Ob ihm das rausgerutscht ist oder es eine beabsichtigte Aussage war, sei dahingestellt. Man kann aber annehmen, dass es die Ankündigung einer neuen Gangart ist. Auch Putins Sprecher Peskow sagte kurz danach, dass man die bisherige Taktik ändere und "groß besiedelte Ziele" in Angriff nehme – sprich Kiew. Am Montag trafen Bomben bereits eine erste Wohnsiedlung im Stadtteil Obolon.
Ein weiterer Hinweis darauf, dass Russland sicher nicht weniger brutal vorgehen wird, ist die Beteiligung der "Kadyrowzy" , also der Privatarmee von Putins tschetschenischem Statthalter Ramzan Kadyrow. Er selbst, so sagte der Tschetschenenführer am Sonntag in einem Video, kämpfe in der Ukraine; und zwar in Gostomel, dem strategisch wichtigen Militärflughafen bei Kiew. Seine Männer, eine paramilitärische Truppe, die nicht dem Kommando Moskaus untersteht, haben den Ruf, besonders grausame Henker zu sein.

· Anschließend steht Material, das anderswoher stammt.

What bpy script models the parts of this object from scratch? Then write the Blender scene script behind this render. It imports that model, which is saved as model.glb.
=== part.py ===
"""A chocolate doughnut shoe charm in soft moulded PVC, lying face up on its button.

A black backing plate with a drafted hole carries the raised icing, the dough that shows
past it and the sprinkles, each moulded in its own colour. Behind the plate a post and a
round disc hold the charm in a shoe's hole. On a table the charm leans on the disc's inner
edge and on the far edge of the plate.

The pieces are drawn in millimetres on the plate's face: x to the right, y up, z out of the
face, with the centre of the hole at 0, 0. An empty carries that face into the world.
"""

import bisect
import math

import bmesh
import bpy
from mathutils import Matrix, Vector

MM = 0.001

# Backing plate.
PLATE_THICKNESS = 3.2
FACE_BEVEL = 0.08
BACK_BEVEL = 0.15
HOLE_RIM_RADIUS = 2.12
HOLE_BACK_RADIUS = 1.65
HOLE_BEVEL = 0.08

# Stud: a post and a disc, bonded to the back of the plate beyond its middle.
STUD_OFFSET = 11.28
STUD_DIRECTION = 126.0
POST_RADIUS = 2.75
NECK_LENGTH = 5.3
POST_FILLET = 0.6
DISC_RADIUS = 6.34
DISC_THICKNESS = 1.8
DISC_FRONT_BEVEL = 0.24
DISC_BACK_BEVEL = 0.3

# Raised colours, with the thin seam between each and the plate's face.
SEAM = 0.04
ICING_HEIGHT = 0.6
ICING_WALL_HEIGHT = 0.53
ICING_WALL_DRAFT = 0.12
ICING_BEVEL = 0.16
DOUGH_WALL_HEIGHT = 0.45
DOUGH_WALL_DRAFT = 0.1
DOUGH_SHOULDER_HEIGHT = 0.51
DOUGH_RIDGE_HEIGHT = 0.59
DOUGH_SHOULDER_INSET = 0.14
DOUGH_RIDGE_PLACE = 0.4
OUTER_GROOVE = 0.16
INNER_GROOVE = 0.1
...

Wo und wofür sie eingesetzt werden, ist unklar, eine Erklärung seitens Russlands gibt es nicht. Denkbar ist aber, dass sie bei Entführungen regionaler Politiker mithelfen, die sich zuletzt gehäuft haben. Zumindest vier Personen seien von russischen Truppen verschleppt worden, teils öffentlich mit einem Sack über dem Kopf, berichtet Marija Zolkina, eine Kiewer Politik-Analystin mit Wurzeln im Donbass.

Kadyrows Schergen bei einem Aufmarsch in Tschetschenien
60.000 Vermisste
In Melitopol ersetzten die Besetzer den Bürgermeister durch eine Marionettenpolitikerin, die sich per Lokalfernsehen ans Volk richtete. Sie sagte, sie sei vom Volk gewählt worden, und von nun herrsche eine "neue Realität". Dies inkludiert auch die aus dem Donbass bekannte "Volkspolizei", die den ukrainischen Widerstand zum Ziel hat: Auch Journalisten und Aktivisten seien bereits ermordet und verschleppt worden, so Zolkina.
Wie viele Zivilisten umgekommen und verschollen sind, lässt sich indes nur erahnen. In einer der bekanntesten Telegramgruppen für Verwandte von Vermissten stieg die Zahl zuletzt jedenfalls auf 60.000.